= Cora Helena Sarle =

American painter

Cora Helena Sarle (1867–1956) was an American Shaker artist. She was known by her second name as Helena Sarle.

Sarle was a native of North Scituate, Massachusetts. She became a Shaker at fifteen, in 1882, joining the community at Canterbury, New Hampshire, then led by Elder Henry Clay Blinn and Eldress Dorothy A. Durgin; she formally signed the Shaker Covenant in 1888. She suffered from poor health; consequently, to provide her with some occupation, Blinn asked her to illustrate native plants for the creation of a textbook to be used in the village school, a task which necessitated her spending much time outdoors in the area surrounding the community. Ultimately, she produced over 180 drawings. She had no artistic training, but her drawings are nevertheless well rendered. Under Blinn's direction she produced two botanical journals in 1886 and 1887, in which she depicted the flora of the neighborhood in watercolor.

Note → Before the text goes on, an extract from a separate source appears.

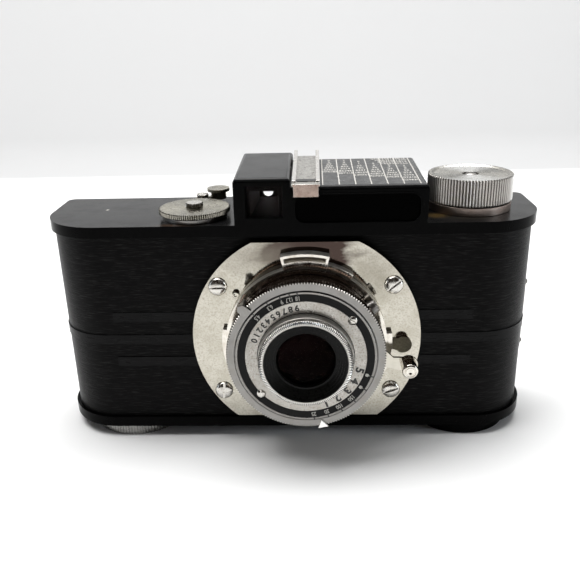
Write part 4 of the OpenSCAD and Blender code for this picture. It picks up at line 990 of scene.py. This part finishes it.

Sarle went on to a prolific artistic career, which she used as a means of earning money for the Canterbury community. Most of her surviving works are postcard-sized depictions of the Canterbury meetinghouse, which were sold in the community store. She also produced larger-scale, more ambitious pieces, often intended as gifts. Her materials were varied; she painted on canvas, Masonite, paper, board, and on any small objects she could find, including Band-Aid boxes and old boxes of typewriter ribbon. By the later part of her career, around 1920, the traditional Shaker proscription on decorative ornamentation had begun to relax; consequently, she began to decorate more utilitarian objects for use within the community, including ceiling light globes, an umbrella stand, and a variety of boxes. For much of her life she kept her studio in the Sisters' Shop in the village. Sarle was also possessed of musical ability, singing with Canterbury's musical groups the Shaker Quartet and the Qui Vive Trio and playing the cornet in the community orchestra. Ten of her paintings survive in the collection of the Shaker Museum and Library.

Sarle's drawings, with accompanying text by Blinn, were published as A Shaker Sister's Drawings: Wild Plants Illustrated by Cora Helena Sarle in 1997. The volume also contains essays by June Sprigg Tooley and Scott T. Swank.